▸ **Data**
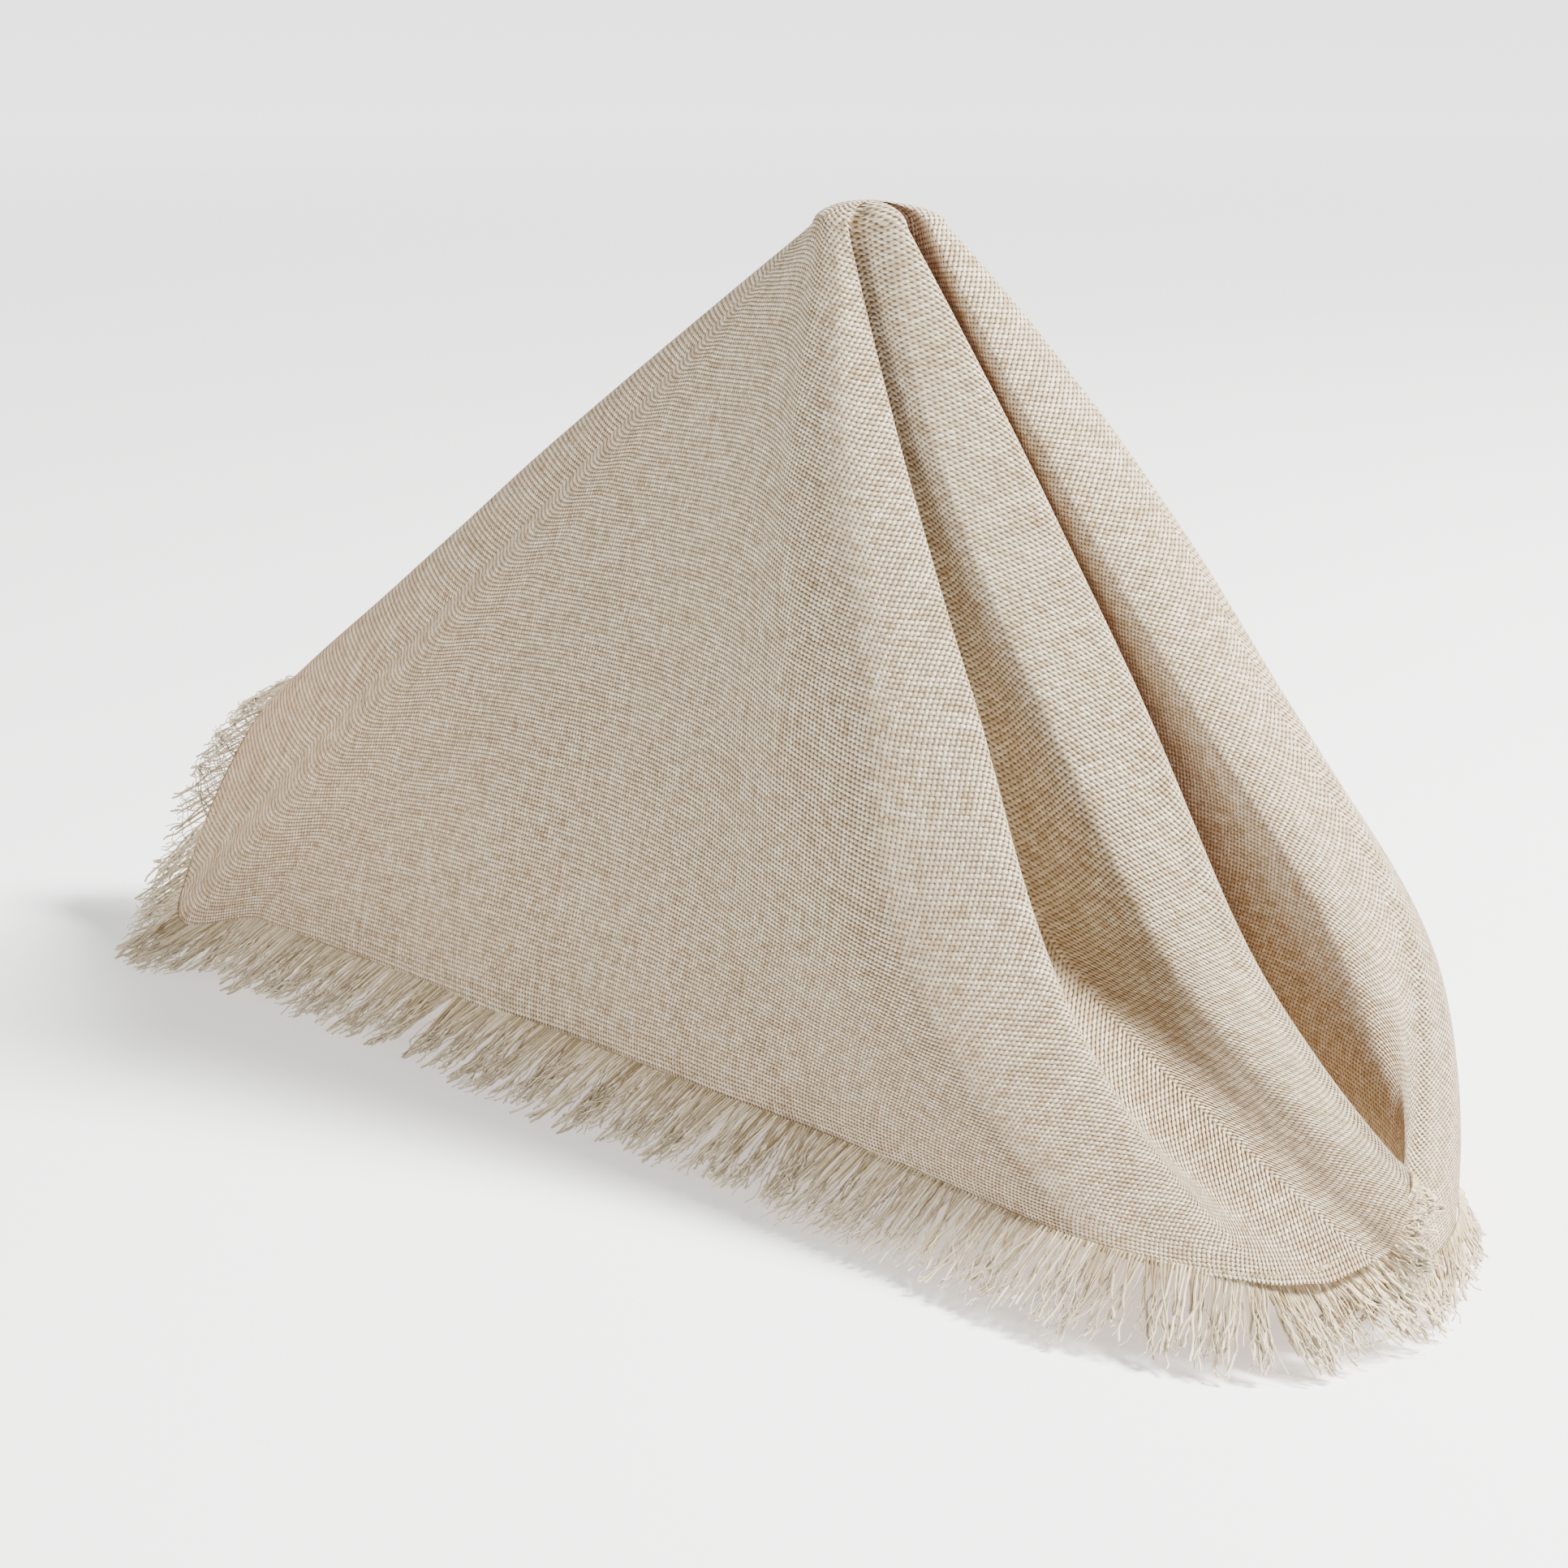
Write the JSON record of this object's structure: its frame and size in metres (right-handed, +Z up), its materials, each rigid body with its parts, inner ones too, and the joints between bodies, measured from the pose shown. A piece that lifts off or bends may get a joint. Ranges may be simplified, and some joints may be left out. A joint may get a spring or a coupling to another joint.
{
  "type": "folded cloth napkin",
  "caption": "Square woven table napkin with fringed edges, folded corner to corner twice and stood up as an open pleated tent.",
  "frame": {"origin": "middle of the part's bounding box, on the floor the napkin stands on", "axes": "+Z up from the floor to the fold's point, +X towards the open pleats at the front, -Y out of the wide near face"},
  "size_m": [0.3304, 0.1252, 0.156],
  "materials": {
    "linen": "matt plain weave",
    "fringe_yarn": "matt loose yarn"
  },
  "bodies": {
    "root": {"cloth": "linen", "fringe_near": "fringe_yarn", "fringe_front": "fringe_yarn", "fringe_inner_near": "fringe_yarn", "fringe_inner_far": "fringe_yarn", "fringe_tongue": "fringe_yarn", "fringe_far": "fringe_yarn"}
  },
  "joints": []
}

▸ **The exercise**
Write the listing out again, exactly as it reads.

▸ **Solution for this task**
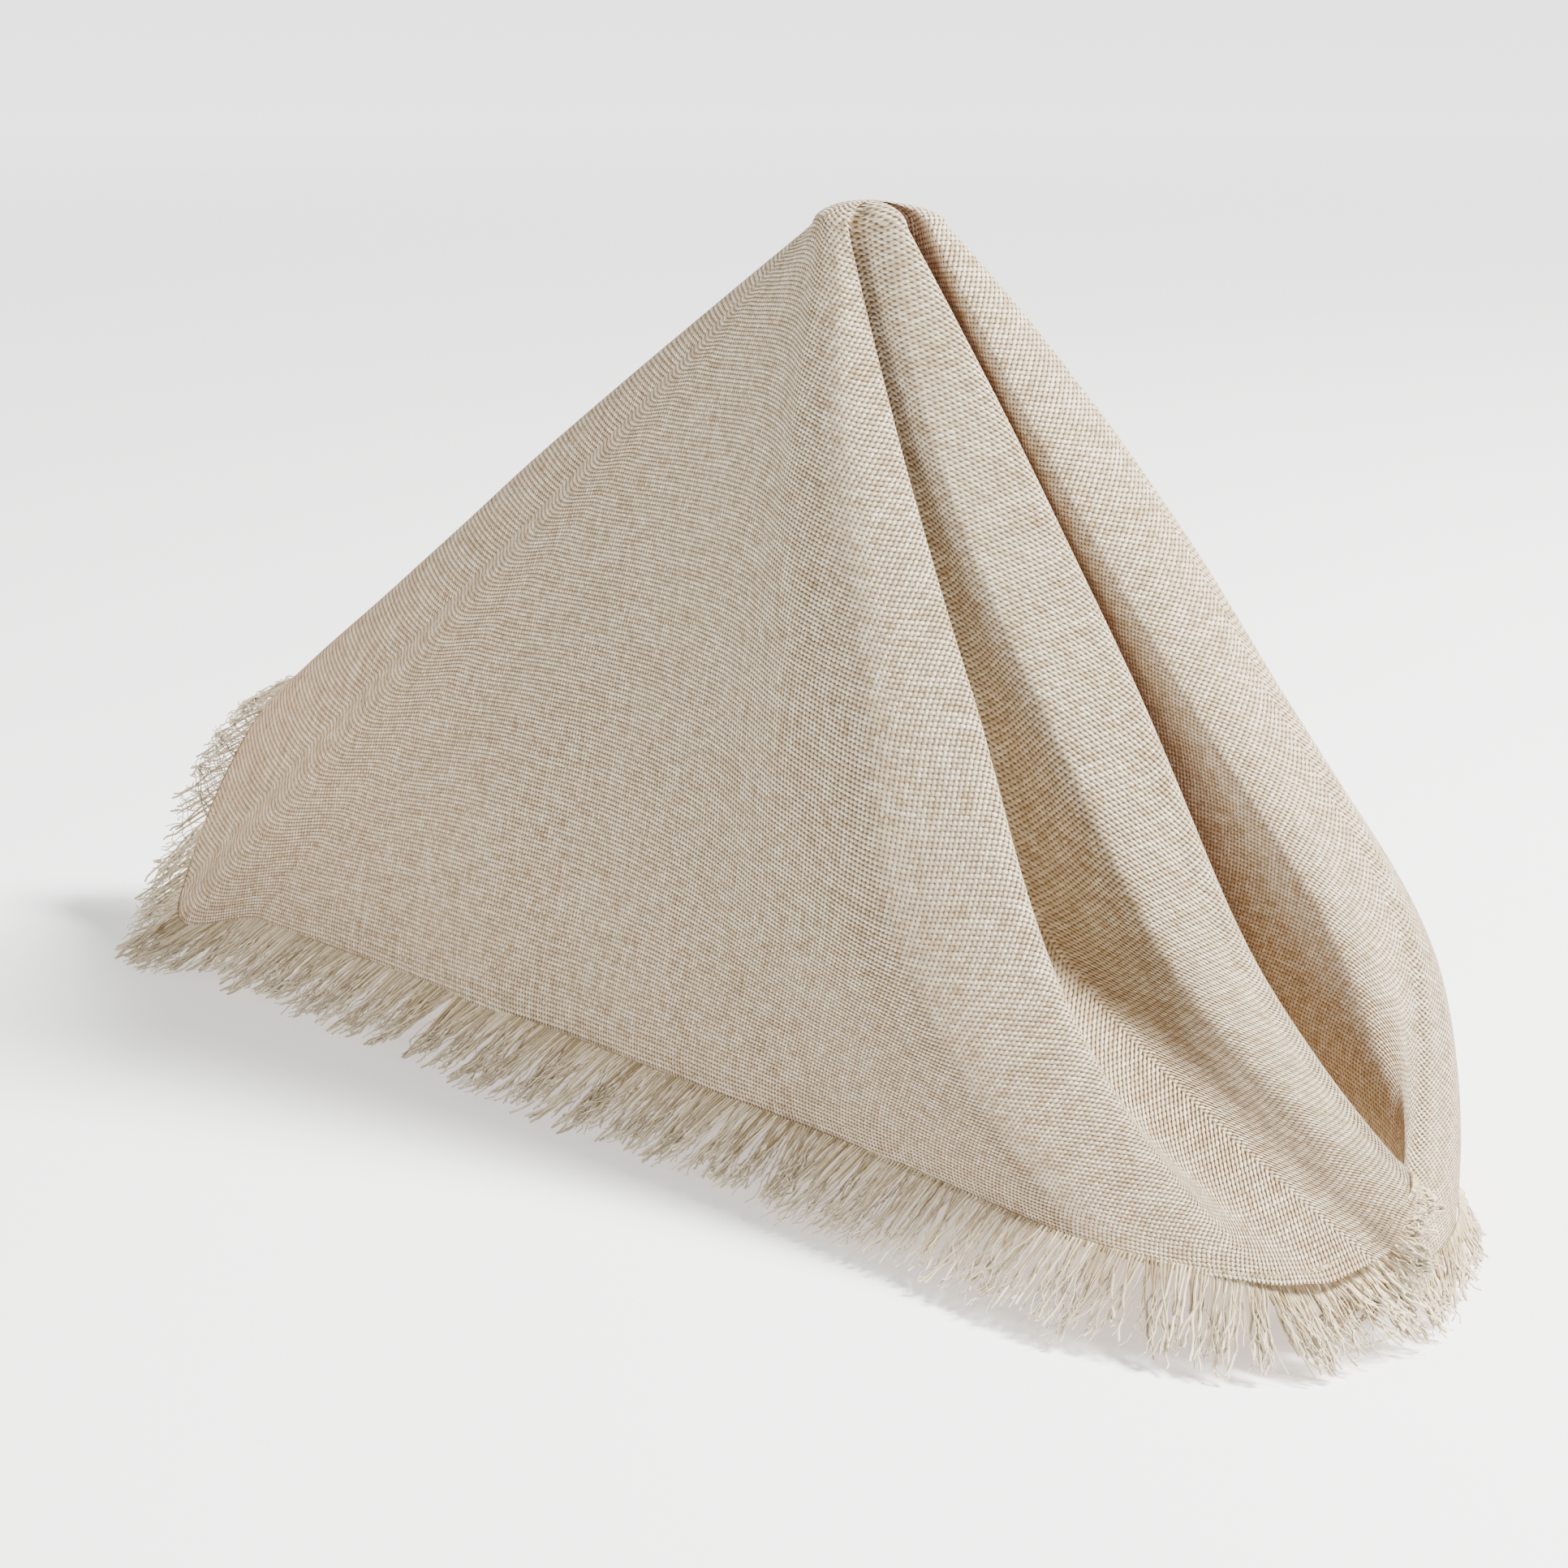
Write the JSON record of this object's structure: its frame and size in metres (right-handed, +Z up), its materials, each rigid body with its parts, inner ones too, and the joints between bodies, measured from the pose shown. A piece that lifts off or bends may get a joint. Ranges may be simplified, and some joints may be left out. A joint may get a spring or a coupling to another joint.
{
  "type": "folded cloth napkin",
  "caption": "Square woven table napkin with fringed edges, folded corner to corner twice and stood up as an open pleated tent.",
  "frame": {"origin": "middle of the part's bounding box, on the floor the napkin stands on", "axes": "+Z up from the floor to the fold's point, +X towards the open pleats at the front, -Y out of the wide near face"},
  "size_m": [0.3304, 0.1252, 0.156],
  "materials": {
    "linen": "matt plain weave",
    "fringe_yarn": "matt loose yarn"
  },
  "bodies": {
    "root": {"cloth": "linen", "fringe_near": "fringe_yarn", "fringe_front": "fringe_yarn", "fringe_inner_near": "fringe_yarn", "fringe_inner_far": "fringe_yarn", "fringe_tongue": "fringe_yarn", "fringe_far": "fringe_yarn"}
  },
  "joints": []
}